The proof is in the pudding, as the most common themes of the biggest movies are anything but far-left: Good guys carrying guns; self-reliance; redemption; racial harmony; fighting for freedom against impossible odds; standing up against corporate greed; stopping terrorists; telling the truth despite the consequences; keeping families together and the rewards of a strong work ethic. Oh, and did we mention good guys carrying guns? (Emphasis on that one never hurts).
So where exactly is that infamous liberal bias? And how do any of the above qualify as leftist indoctrination?
Instead of embracing Hollywood for what it does "right,’ too many on the right ignore the good and instead throw fire to get their 30-second sound bite or use the "liberal Hollywood elite’ line to raise money.
Take all the recent criticism of "Elysium.’ The standard attack line is that it’s a sci-fi socialism pic, portraying the haves versus the have-nots by highlighting the issues of class warfare, health care only for the rich and immigration.
Damon’s character, a factory worker on overpopulated (and slummy) Earth who receives an accidental lethal dose of radiation, can only be saved by obtaining medical treatment on the space station orbiting Earth, which happens to house all the rich 1 percenters. To get there, though, he makes a deal to take up arms and steal (evil) government secrets. While set in the future, critics — and director Neill Blomkamp himself — agree the movie reflects life in the present.
OK, let’s review. Is America increasingly a place where there are haves and have-nots, where the middle class is disappearing, and where class warfare is becoming a way of life? Is there not a major health care crisis, where people now value health care above owning a home, where millions are uninsured, and where those with "money’ are much more likely to receive high-quality care? And do we not have a raging debate about immigration, from open borders to security walls to amnesty for illegals?
So why all the criticism for a movie that asks legitimate questions? Is the right so scared of its own ideas that it can’t defend them, rather than solely resorting to attacks?
Maybe if Republicans stopped their unproductive bashing and offered positive solutions, while holding their own accountable for their (many) mistakes, movies like "Elysium’ wouldn’t hit so close to home.
Is universal health care the answer? Of course not. But it’s not productive, nor accurate, to just blame President Barack Obama (and "liberal’ Hollywood) for these problems, as both parties are equally guilty in driving us to where we stand today.

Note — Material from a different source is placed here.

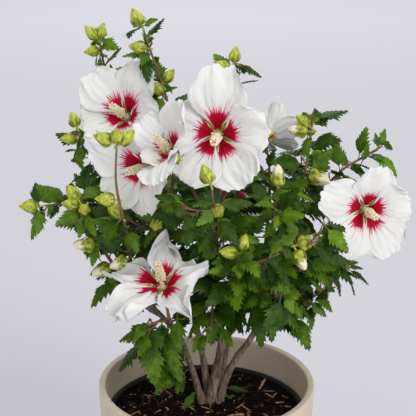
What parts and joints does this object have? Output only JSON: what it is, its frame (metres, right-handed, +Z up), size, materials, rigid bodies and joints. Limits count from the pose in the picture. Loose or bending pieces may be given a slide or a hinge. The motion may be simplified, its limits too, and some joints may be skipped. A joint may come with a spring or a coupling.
{
  "type": "hibiscus shrub",
  "caption": "Young flowering hibiscus shrub with white, red-hearted blooms and green buds, growing in a round beige planter.",
  "frame": {"origin": "middle of the planter's flat underside", "axes": "+Z up the plant, -Y towards the side that the flowers face, +X to the right seen from that side"},
  "size_m": [0.3926, 0.3201, 0.6107],
  "materials": {
    "planter": "matt, lightly speckled beige",
    "liner": "black, satin",
    "soil": "damp potting soil with bark chips",
    "bark": "grey-brown fissured bark",
    "foliage": "green leaves with a soft sheen",
    "blossom": "matt white petals with crimson hearts"
  },
  "bodies": {
    "root": {"planter": "planter", "liner_pot": "liner", "soil": "soil", "stem_main": "bark", "stem_right": "bark", "stem_left": "bark", "stem_leaning": "bark", "stem_back": "bark", "stem_upright": "bark", "bough_front_left": "bark", "bough_left": "bark", "bough_low_front": "bark", "bough_front": "bark", "bough_far_right": "bark", "bough_right_front": "bark", "bough_right": "bark", "bough_back_left": "bark", "bough_back_right": "bark", "bough_left_back": "bark", "tall_shoot": "foliage", "left_tall_shoot": "foliage", "front_left_shoot": "foliage", "left_shoot": "foliage", "far_left_shoot": "foliage", "upper_left_spray": "foliage", "top_shoot": "foliage", "right_shoot": "foliage", "far_right_shoot": "foliage", "low_right_shoot": "foliage", "flower_centre": "blossom", "flower_right": "blossom", "flower_upper_left": "blossom", "flower_mid_left": "blossom", "flower_middle": "blossom", "flower_low": "blossom", "flower_back_right": "blossom", "spray_front_centre": "foliage", "spray_left_hanging": "foliage", "spray_bright": "foliage", "spray_front_low": "foliage", "spray_low_left": "foliage", "spray_front_right": "foliage", "spray_right_buds": "foliage", "spray_right_low": "foliage", "spray_right": "foliage", "spray_right_upper": "foliage", "spray_upper_right": "foliage", "spray_centre_left": "foliage", "spray_left": "foliage", "spray_left_low": "foliage", "spray_back_upper": "foliage", "spray_back": "foliage", "spray_back_low": "foliage", "spray_back_left": "foliage", "spray_back_left_low": "foliage", "spray_right_back": "foliage", "spray_right_back_low": "foliage", "spray_inner_left": "foliage"}
  },
  "joints": []
}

When the Republicans under George W. Bush had six years and all the power to fix these things, they chose to do nothing. No free-market solutions to health care, no reining in the greed of insurance companies, no border walls, no rational solution for the millions of illegals beyond the insane "deport them all’ line. No overhaul of the immoral tax system, no energy independence, and no reduction in massive government spending, all of which would have led to a more prosperous and exponentially larger middle class — and a vast reduction in the us-against-them mentality that so many Americans now harbor toward their fellow countrymen.

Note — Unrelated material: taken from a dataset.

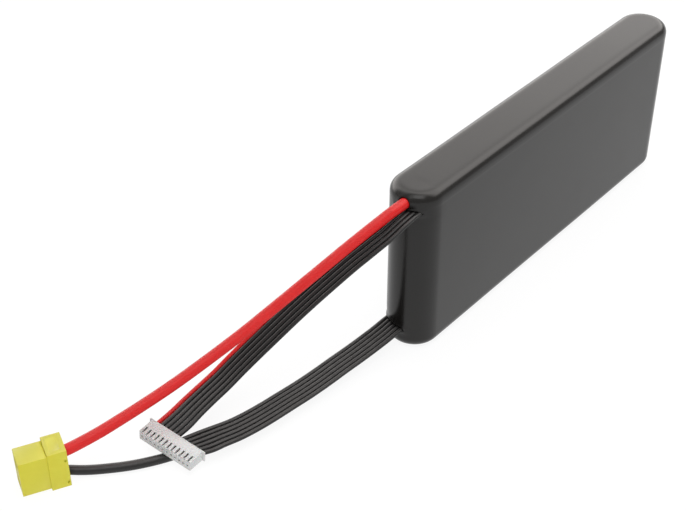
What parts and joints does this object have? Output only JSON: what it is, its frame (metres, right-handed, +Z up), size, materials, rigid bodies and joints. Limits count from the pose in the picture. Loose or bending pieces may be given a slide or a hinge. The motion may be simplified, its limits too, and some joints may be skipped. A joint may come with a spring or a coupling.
{
  "type": "lipo battery pack",
  "caption": "Tall slim rechargeable pack in a dark shrink sleeve with rounded ends, red and black main leads to a yellow power plug, and balance wires to a white plug.",
  "frame": {"origin": "middle of the narrow bottom face that the pack stands on, leads and plugs left out", "axes": "+Z up along the pack's height, X along its length with the cables leaving at -X, Y through its thickness"},
  "size_m": [0.4321, 0.0893, 0.094],
  "materials": {
    "sleeve_film": "satin heat-shrunk film, dark grey",
    "pouch_foil": "satin laminated foil",
    "board_laminate": "matt solder resist",
    "copper_strip": "bright rolled strip",
    "foam": "matt closed-cell foam",
    "sheet_plastic": "matt fibre sheet",
    "red_silicone": "satin silicone",
    "black_silicone": "satin silicone",
    "yellow_nylon": "satin moulded plastic",
    "white_nylon": "satin moulded plastic",
    "gold_plate": "bright plated",
    "tinned_contact": "bright tinned"
  },
  "bodies": {
    "root": {"outer_sleeve": "sleeve_film", "cell_lower_1": "pouch_foil", "cell_lower_2": "pouch_foil", "cell_lower_3": "pouch_foil", "cell_lower_4": "pouch_foil", "cell_lower_5": "pouch_foil", "cell_upper_1": "pouch_foil", "cell_upper_2": "pouch_foil", "cell_upper_3": "pouch_foil", "cell_upper_4": "pouch_foil", "cell_upper_5": "pouch_foil", "tab_board_lower": "board_laminate", "tab_board_upper": "board_laminate", "series_link": "copper_strip", "positive_terminal": "copper_strip", "negative_terminal": "copper_strip", "foam_pad_cable_end": "foam", "foam_pad_far_end": "foam", "stack_separator": "sheet_plastic", "side_plate_left": "sheet_plastic", "side_plate_right": "sheet_plastic", "edge_foam_bottom": "foam", "edge_foam_top": "foam", "main_plug_body": "yellow_nylon", "main_plug_cap": "yellow_nylon", "main_contact_positive": "gold_plate", "main_contact_negative": "gold_plate", "balance_plug_housing": "white_nylon", "balance_contact_01": "tinned_contact", "balance_contact_02": "tinned_contact", "balance_contact_03": "tinned_contact", "balance_contact_04": "tinned_contact", "balance_contact_05": "tinned_contact", "balance_contact_06": "tinned_contact", "balance_contact_07": "tinned_contact", "balance_contact_08": "tinned_contact", "balance_contact_09": "tinned_contact", "balance_contact_10": "tinned_contact", "balance_contact_11": "tinned_contact", "balance_contact_12": "tinned_contact", "positive_lead": "red_silicone", "negative_lead": "black_silicone", "balance_wire_01": "red_silicone", "balance_wire_02": "black_silicone", "balance_wire_03": "black_silicone", "balance_wire_04": "black_silicone", "balance_wire_05": "black_silicone", "balance_wire_06": "black_silicone", "balance_wire_07": "black_silicone", "balance_wire_08": "black_silicone", "balance_wire_09": "black_silicone", "balance_wire_10": "black_silicone", "balance_wire_11": "black_silicone", "balance_wire_12": "black_silicone"}
  },
  "joints": []
}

Like it or not, these problems are upon us and they’re only getting worse. If it takes a movie like "Elysium’ to finally make us think about and, hopefully, deal with them, then so be it.

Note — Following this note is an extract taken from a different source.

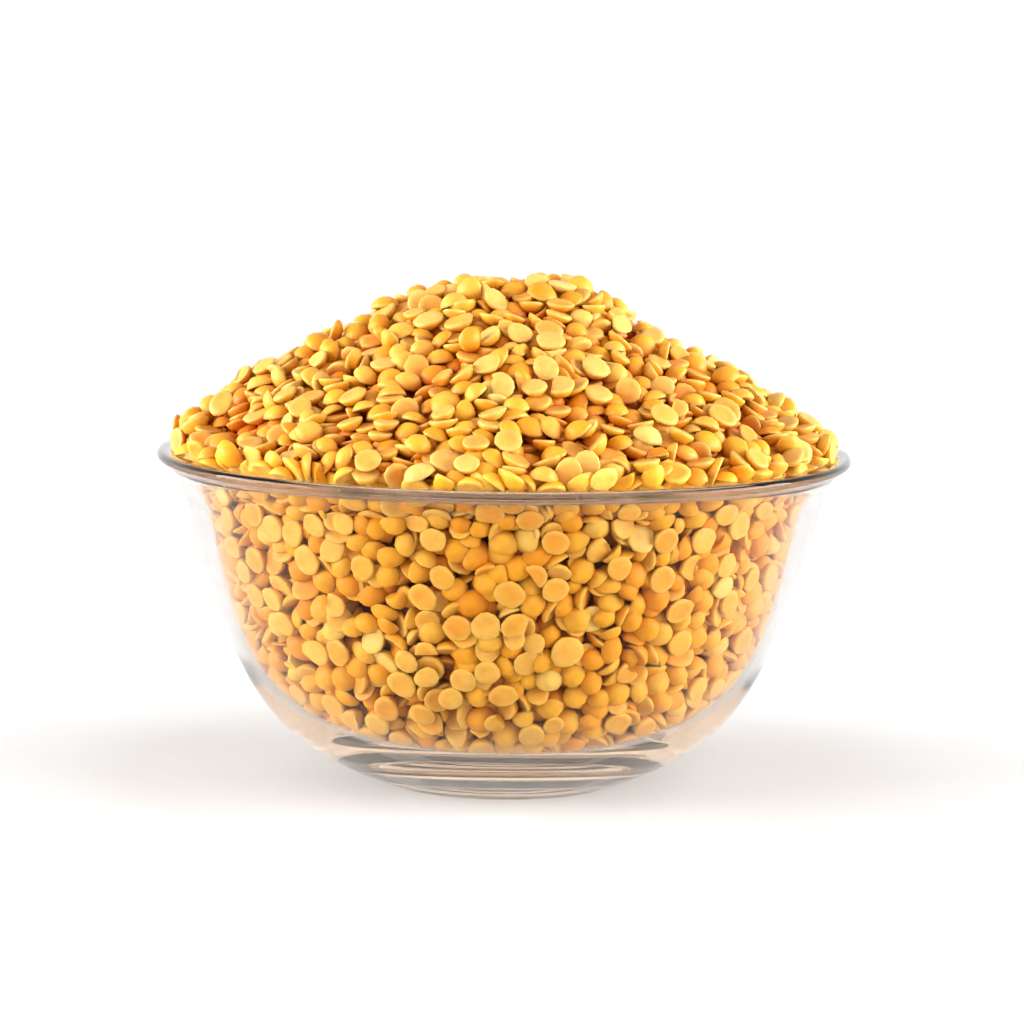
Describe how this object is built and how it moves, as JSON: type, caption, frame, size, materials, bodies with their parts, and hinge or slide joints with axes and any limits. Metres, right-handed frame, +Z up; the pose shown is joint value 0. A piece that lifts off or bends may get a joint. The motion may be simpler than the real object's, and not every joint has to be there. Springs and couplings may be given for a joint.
{
  "type": "glass bowl of dry split pulses",
  "caption": "Clear pressed-glass mixing bowl with a turned-out lip, heaped above its rim with dry golden-yellow split pulses, sold as yellow lentils.",
  "frame": {"origin": "middle of the flat foot ring, on the surface that the bowl stands on", "axes": "+Z is up along the bowl's axis, +X is to the right and +Y away from someone who faces the dish as pictured"},
  "size_m": [0.132, 0.132, 0.0973],
  "materials": {
    "clear_glass": "polished",
    "lentil": "satin"
  },
  "bodies": {
    "root": {"bowl": "clear_glass", "lentil_heap": "lentil"}
  },
  "joints": []
}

The right would be wise to embrace this movie, engaging in constructive dialogue, rather than cowering behind worn-out attack lines that only serve to marginalize their worthy ideas.
Agree with director Blomkamp’s themes or not, it is commendable that he has put out yet another movie ("District 9′ and its take on the horrors of apartheid was his first blockbuster) that makes us take a hard look at the future. And that future — our future — is now.